What about Plagiarism?


As moderns, the Four-Source theory might also make us worry about plagiarism. When I was a graduate student and adjunct professor, I spent a lot of time grading papers. One of the things I looked for as I graded was sections that seemed to be pulled from other published sources without proper attribution—i.e., plagiarism.


Plagiarism is, of course, a big no-no in the modern academy. It is a form of stealing other people’s ideas, and in an undergraduate paper it evidences a failure to properly execute the assignment. Plagiarism, if caught, typically gets a student a failing grade and possibly suspension or expulsion from the university.


But, isn’t this just what Matthew and Luke are doing, according to the Four-Source theory—plagiarizing from Mark and other sources? And could that really be “divine inspiration” at work? In a sense, of course, the charge is correct: the Gospel writers are borrowing material from elsewhere, according to Four-Source theory. Nevertheless, I don’t think there is anything to worry about here.


First, ancient literary standards were not the same as modern ones. By borrowing and reshaping material in the production of the Gospels, the authors were not crossing any ethical boundaries of their day.


Second, and more importantly, it is not like Matthew and Luke were trying to take personal credit for the material borrowed from Mark or Q. After all, Matthew and Luke were written anonymously!
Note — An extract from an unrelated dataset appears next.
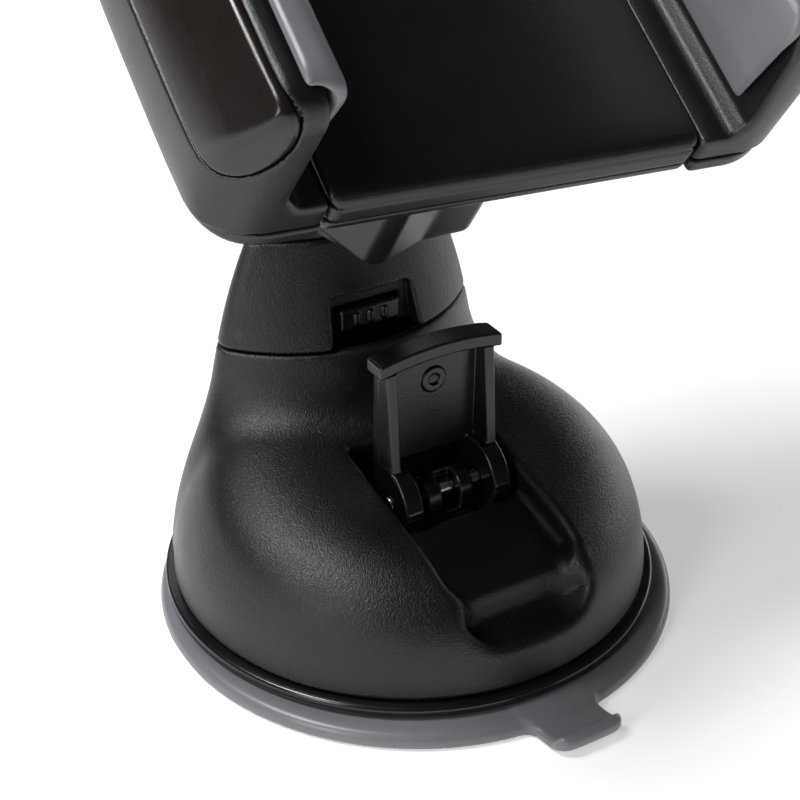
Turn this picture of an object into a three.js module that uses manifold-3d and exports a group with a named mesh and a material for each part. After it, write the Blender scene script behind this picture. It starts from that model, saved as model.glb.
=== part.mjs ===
// A car phone mount: a suction base with a cam lever, an almond-shaped neck with a release button,
// a ball joint with a lobed lock nut, and a cradle whose two sprung arms close on a phone.
// Millimetres. X is to the right, Y to the back and Z up. The origin is the centre of the gel pad's
// underside, and the lever faces the front, -Y. The lever is raised, and the arms are closed.
import * as THREE from "three";
import { mergeVertices } from "three/addons/utils/BufferGeometryUtils.js";
import Module from "manifold-3d";

const wasm = await Module();
wasm.setup();

// ---- driving dimensions ----
const GAP = 0.3; // between pieces that touch
const WALL = 2.0; // housings

const PAD_RADIUS = 40;
const PAD_HEIGHT = 2.6;
const HOUSING_Y = 2; // the housing sits a little behind the pad's centre
const CUP_RADIUS = 38.2;
const CUP_THICKNESS = 1.7;
const DOME_RADIUS = 36.8;
const DOME_HEIGHT = 31;
const DOME_POWER = 2.6;
const RIM_Z = PAD_HEIGHT + GAP + CUP_THICKNESS + GAP; // the housing's lower edge

const SLOPE_Z = 26.8; // the dome's sloping top at Y = 0
const SLOPE = 0.22; // its rise towards the back
const SLOPE_BLEND = 7;
const NECK_BLEND = 6;

const SEAM_Z = 38.3; // the collar's lower edge
const NECK_Y = 21.6;
const NECK_HALF_WIDTH = 22.6;
const NECK_HALF_DEPTH = 11.7;
const NECK_WIDTH_TAPER = 0.2;
const NECK_WIDTH_CURVE = 0.007;
const NECK_DEPTH_TAPER = 0.33;
const NECK_FLARE = 4.4; // how much deeper the neck gets at most, below the collar
const COLLAR_TOP = 54.5;
const BUTTON_Z = [39.7, 43.3];
const BUTTON_HALF = 5.2;
const BUTTON_FACE_Y = 13.3;
const TONGUE_HALF = 7; // the tongue of the housing that the collar slides onto
const TONGUE_Y = [21.5, 26.5];
const LATCH_Z = [41.7, 44.3];

const POCKET_HALF = 10.8;
const POCKET_BACK = 2.5;
const WELL_FRONT = -12.5;
const FLOOR_BACK_Z = 20;
const STEP_Y = -27;
const STEP_Z = 16.5;
const NOTCH_Z = 12;

const PIN_Y = -7.3;
const PIN_Z = 21.8;
const PIN_RADIUS = 1.25;
const LEVER_HALF = 9.1;
const LIP_HALF = 10.4;
const LEVER_LENGTH = 24.5; // hinge pin to tip
const LEVER_SWING = THREE.MathUtils.degToRad(104);
const CAM_RADIUS = 4.0;
const CAM_LIFT = 1.5; // how far the closing lever draws the stem up
const STEM_HALF = 4.1;

const BALL = new THREE.Vector3(0, 12, 70);
const BALL_RADIUS = 8.5;
const STUD_LEAN = THREE.MathUtils.degToRad(28);
const STUD_RADIUS = 4.2;

const CRADLE_LEAN = THREE.MathUtils.degToRad(33); // from lying flat
const CRADLE_TURN = THREE.MathUtils.degToRad(3); // about the upright
const CRADLE_ROLL = THREE.MathUtils.degToRad(-6.3); // turned in its own plane
const FACE_RISE = 31.4; // from the ball's centre to the cradle's face
const FACE_DROP = 27; // from the ball's axis to near the cradle's lower edge
const BODY_HALF = 27;
const BODY_HEIGHT = 66;
const FRONT_DEPTH = 4.6;
const BODY_DEPTH = 7.2; // at the edges
const PLATEAU_DEPTH = 8.8; // over the gears
const BODY_EDGE = 4;
const ARM_START = BODY_HALF + GAP;
const ARM_LENGTH = 58;
const ARM_TRAVEL = 14;

const PINION_V = 32;
const PINION_TEETH = 10;
const PITCH_RADIUS = 5;
const GEAR_LOW = -6.1;
const GEAR_HIGH = -3.3;
const GEAR_FLOOR = GEAR_LOW - GAP;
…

Mark was also written anonymously, so it is unlikely that its author would feel affronted by the borrowing of his Gospel. Personal literary credit was not a priority for the authors of the Gospels.


Instead, their main focus seems to have been getting the accounts of Jesus and his message correct. And if doing so meant borrowing from other reliable sources, so be it. Viewed in this way, the practice of borrowing to compose the Gospels actually ought to be comforting for those concerned about the historicity of the Gospels: at the time, it was the best way to get at the truth about Jesus.